I have just looked at your TV specs and I see it has HDMI input, so with that I dont see how you can get a 4K image from the HDMI output from a GFX card that doesnt have HDMI2.0 output which includes the 290 and 290X.
 
I'd say for a single GPU then either a 980ti or 390X will be ok if you plan on using a Gsync of Free sync display as this will help to smooth out any low FPS dips. Does your TV support 4k 60hz?
 
I don't think my TV does 4k @ 60Hz, from the website;
"3840 x 2160/24p (HDMI 2/3) YES
3840 x 2160/25p (HDMI 2/3) YES
3840 x 2160/30p (HDMI 2/3) YES
4096 x 2160/24p (HDMI 2/3) YES"

It would seem its the g-card with HDMI 2.0 I need to wait for, the 290 says it does 4k but I cant find anywhere that its running on HDMI 2.0, just forum posts saying it does not.

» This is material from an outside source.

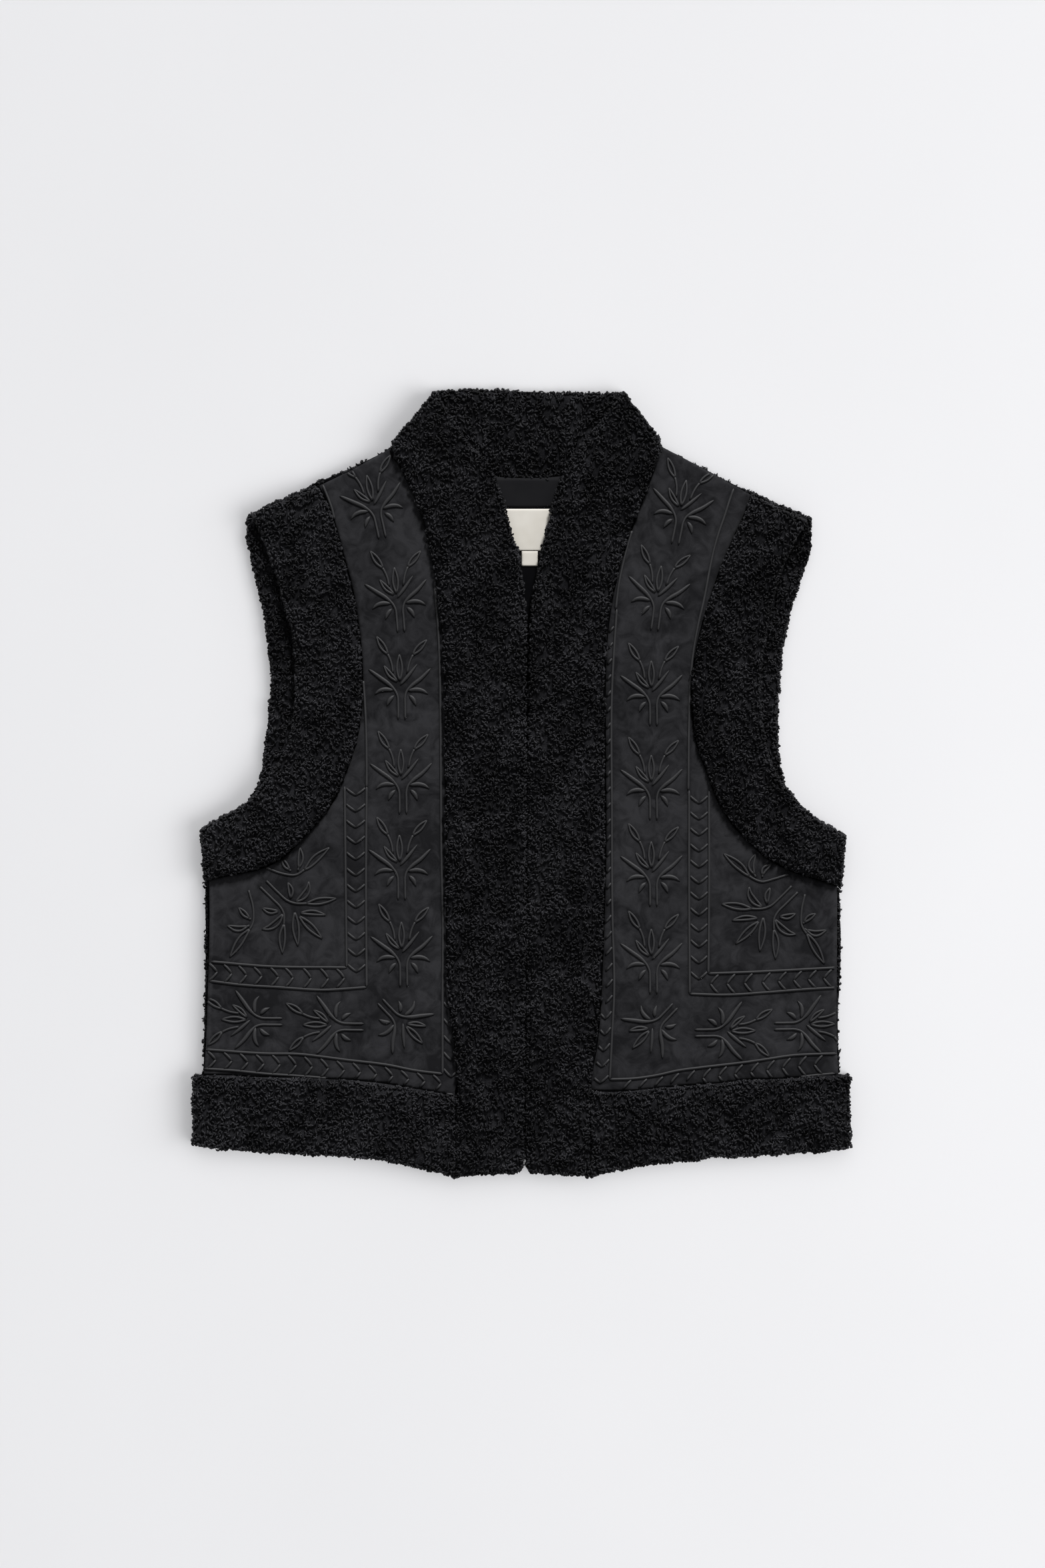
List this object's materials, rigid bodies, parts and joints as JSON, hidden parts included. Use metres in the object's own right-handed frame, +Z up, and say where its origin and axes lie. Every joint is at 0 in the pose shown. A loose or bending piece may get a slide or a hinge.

I don't think I would mind 30fps, trying to push for 4k & 60 fps means I would probably end up spending a lot

the other option would be to output @ 1080 and let the TV upscale, I guess hooking up my current rig and play a game on it first to see what the scaling looks like? this way I can build the rest of the rig slowly and wait until the new g-cards are out.
 
that Tv will max out at 30hz nothing you can do about it.

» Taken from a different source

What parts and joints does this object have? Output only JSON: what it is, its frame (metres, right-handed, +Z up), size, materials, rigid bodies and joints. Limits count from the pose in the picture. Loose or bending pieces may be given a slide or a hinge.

If your only going for 30hz a 290X / 970 / 980 will all do that.
 
I prob wont be getting any new gen of cards unless its some crazy deal, now or in jun/jul, so maybe running 1080 with as many bells and whistles would be the way to go, can always show off/try 4k, its just switching a hdmi port

in regards to the 30Hz, in 4k, maybe running some of the TV's motionflow/cinemamotion/insertnextnamehere would make it smoother, if a little less responsive?
 
No chance, trying to game on that TV is gonna feel as sluggish as a swamp. I think for a 1080p build that runs well you're probably looking to spend about a grand.
 
I prob wont be getting any new gen of cards unless its some crazy deal, now or in jun/jul, so maybe running 1080 with as many bells and whistles would be the way to go, can always show off/try 4k, its just switching a hdmi port

in regards to the 30Hz, in 4k, maybe running some of the TV's motionflow/cinemamotion/insertnextnamehere would make it smoother, if a little less responsive?

Tbh when the nvidia drivers were screwing up and only letting me do 30hz on my monitor even the desktop felt sluggish. Tbh even the wife noticed and she knows nothing about pc's
 
Setting yourself a budget would help. Then we can spec you the appropriate parts. Otherwise all anyone can say is to just get the best hardware money can buy.